The power of the master was absolute over the person, children and property of his slaves. He might sell, give, or bequeath them, but he might not kill them without some reason. As a corollary of this power, the master had full responsibility for his slave; he must support him, pay his debts, stand behind him in any civil affair, and give consent to his holding of property. A slave might not act as a witness nor as a guardian. He was entirely dependent on his master.

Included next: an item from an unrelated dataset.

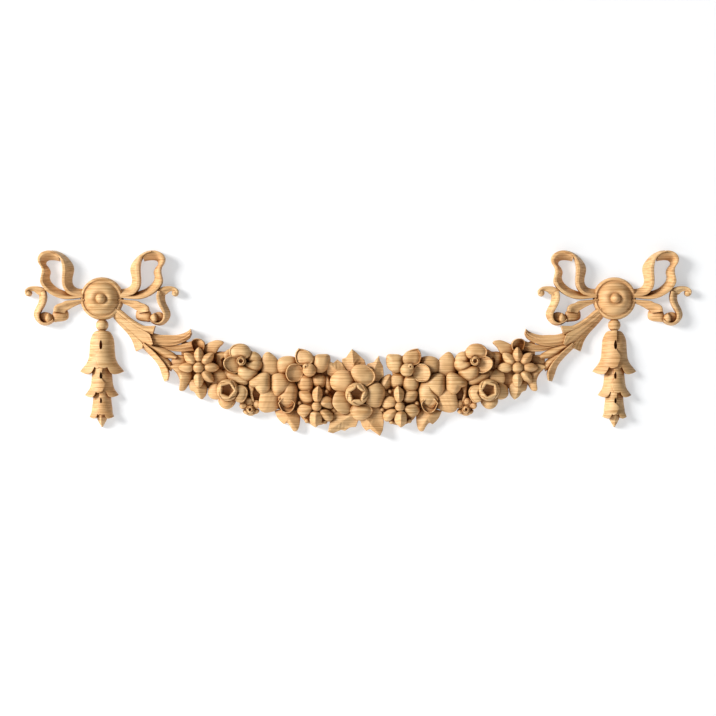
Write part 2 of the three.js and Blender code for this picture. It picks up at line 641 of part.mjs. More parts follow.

Thus far the theory is not unlike that of the West, but there were two facts which changed the entire situation. The first was the brevity of time of enslavement in most cases; the second was the absence of odium attached to the position of a slave. In regard to the first fact, it was not considered humane to keep persons long in slavery, and it was a general rule to enfranchise them either before their marriage or on their coming of age, or when they had served sufficiently long. Enfranchisement is a voluntary and private act by which the patron frees his slave from the bonds of servitude and puts him into the free class.[33] It is also considered by the Turk to be a noble action, one especially befitting a dying man, who often frees his slaves in his testament. The enfranchisement of slaves was regarded by the Moslem as the highest act of virtue.[34] A less disinterested form of enfranchisement has a pecuniary inducement, the slave buying his freedom from his master.[35]